Profit orientation remains a constituent element of capitalism. The superior performance of market economies relative to other systems ultimately derives from the profit motive. Private companies have a responsibility to society to earn a profit. That is the only way to secure jobs, make investments and innovate. It is also the only way for a firm to meet its obligations to its employees and its business partners. Earning a profit must fall within the bounds of ethics and decency. But there is no doubt that in reality, sometimes these ethical boundaries are crossed. That is one of several reasons why so many intellectuals are critical of the profit motive.
Objectively speaking, the level of transparency regarding profits is relatively high nowadays, thanks to databases, internet access, and government reporting requirements. Nonetheless, the general public is not well informed at all about the true profit situation in the business world. Entrepreneurs avoid discussing their profits, regardless of whether they are high or low, because they fear the potential consequences: price pressure, loss of face, envy, or threats.
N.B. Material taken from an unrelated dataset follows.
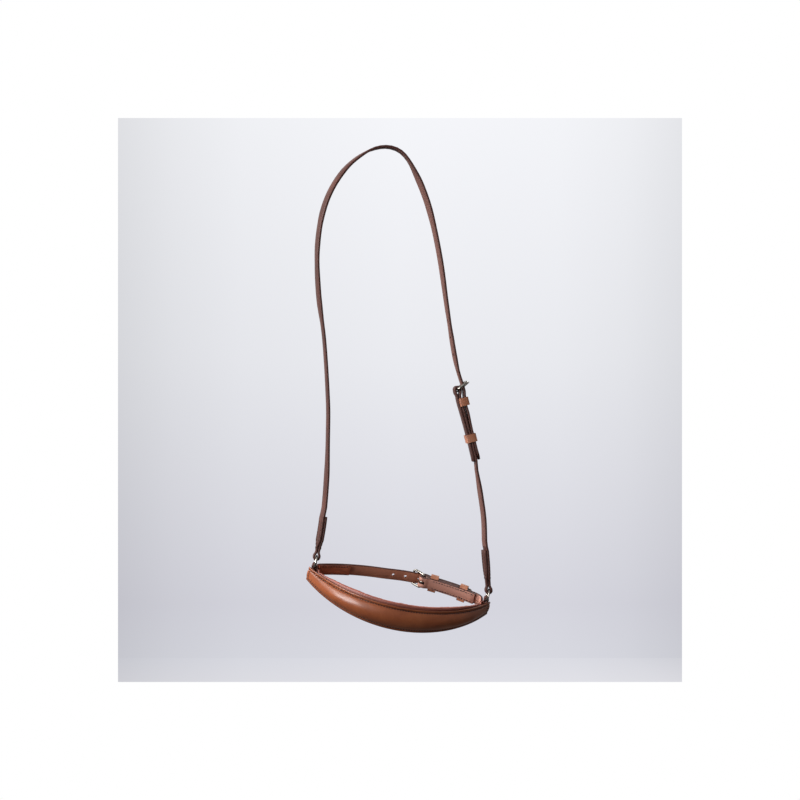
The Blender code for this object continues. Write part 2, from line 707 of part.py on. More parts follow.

Profit maximization in the strict sense is not absolutely necessary. But in light of the often poor profit situation, many companies would be well advised to do a better job of tapping their profit potential. The focus should be on long-term profit maximization, not short term. This corresponds to the concept of shareholder value, which is often interpreted incorrectly and subject to baseless criticism. Profit is not the sole purpose or motivation for entrepreneurs and managers. But it is an indicator of performance and success, and is therefore an important motivator. In contrast, meager profits or losses lead to frustration and disappointment. Losses have brought down many companies, but no company ever went broke turning a profit.